I wonder if the UK press will ever pick up on the story of the W.H.O Flu pandemic advisors who are on the payrolls of the drug industry?

Or on the story that Baxter, supplier of swine flu vaccine, has been engineering hybrid flu strains and "accidentally" releasing them around the world?

said:
The contaminated product, which Baxter calls "experimental virus material," was made at the Orth-Donau research facility. Baxter makes its flu vaccine - including a human H5N1 vaccine for which a licence is expected shortly - at a facility in the Czech Republic.

People familiar with biosecurity rules are dismayed by evidence that human H3N2 and avian H5N1 viruses somehow co-mingled in the Orth-Donau facility. That is a dangerous practice that should not be allowed to happen, a number of experts insisted.

Accidental release of a mixture of live H5N1 and H3N2 viruses could have resulted in dire consequences.

While H5N1 doesn't easily infect people, H3N2 viruses do. If someone exposed to a mixture of the two had been simultaneously infected with both strains, he or she could have served as an incubator for a hybrid virus able to transmit easily to and among people.
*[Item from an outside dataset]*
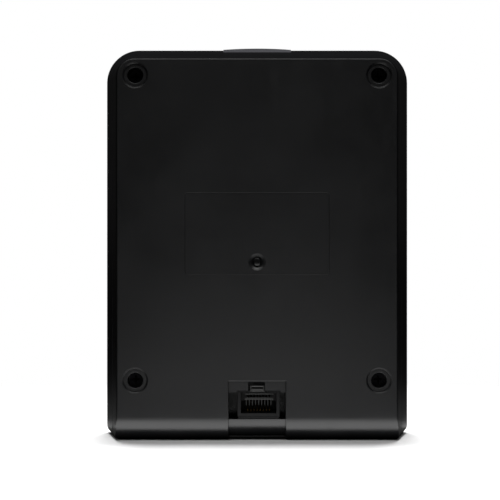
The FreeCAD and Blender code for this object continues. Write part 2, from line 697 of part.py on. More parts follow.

That mixing process, called reassortment, is one of two ways pandemic viruses are created.
click






Edited by Babu 01 on Thursday 14th January 11:28

spikeyhead

17,953 posts

204 months

Thursday 14th January 2010
quotequote all
Kudos said:
spikeyhead said:
There was an artical in the papers this weekend on that. UK govt left with 19 million doses of tamiflu or similar which it's not going to need. No break clause in the contract, bloody careless negotiating.
But if it had taken off seriously and there wasn't enough to go round, no doubt the same accusation would be made??
Which is why you put a break clause in the contract. It's basic purchasing stuff.

Rach*

8,824 posts

223 months

Thursday 14th January 2010
quotequote all
Babu 01 said:
Rach* said:
I was watching something last night (Channel 4 news I think) and all the EU countries are trying to cancel millions of orders of the vaccine and tamiflu.
They hinted at pharmacutical companies hyping things for their own interest.
It's a bit more serious than that:

said:
Wolf Dieter Ludwig, head of drug commission of the German Medical Association is no doubt about what has happened:

"The authorities have succumb to a campaign by pharmaceutical companies, which seeks to monetize a non-existent threat," he told Der Spiegel.
click

I wonder if the UK press will ever pick up on the story of the W.H.O Flu pandemic advisors who are on the payrolls of the drug industry?

Or on the story that Baxter, supplier of swine flu vaccine, has been engineering hybrid flu strains and "accidentally" releasing them around the world?

said:
The contaminated product, which Baxter calls "experimental virus material," was made at the Orth-Donau research facility. Baxter makes its flu vaccine - including a human H5N1 vaccine for which a licence is expected shortly - at a facility in the Czech Republic.

People familiar with biosecurity rules are dismayed by evidence that human H3N2 and avian H5N1 viruses somehow co-mingled in the Orth-Donau facility. That is a dangerous practice that should not be allowed to happen, a number of experts insisted.

Accidental release of a mixture of live H5N1 and H3N2 viruses could have resulted in dire consequences.

While H5N1 doesn't easily infect people, H3N2 viruses do. If someone exposed to a mixture of the two had been simultaneously infected with both strains, he or she could have served as an incubator for a hybrid virus able to transmit easily to and among people.

That mixing process, called reassortment, is one of two ways pandemic viruses are created.
click






Edited by Babu 01 on Thursday 14th January 11:28
Intense stuff there, you want it to be unbeliveable but then you remember the MMR vaccine debacle.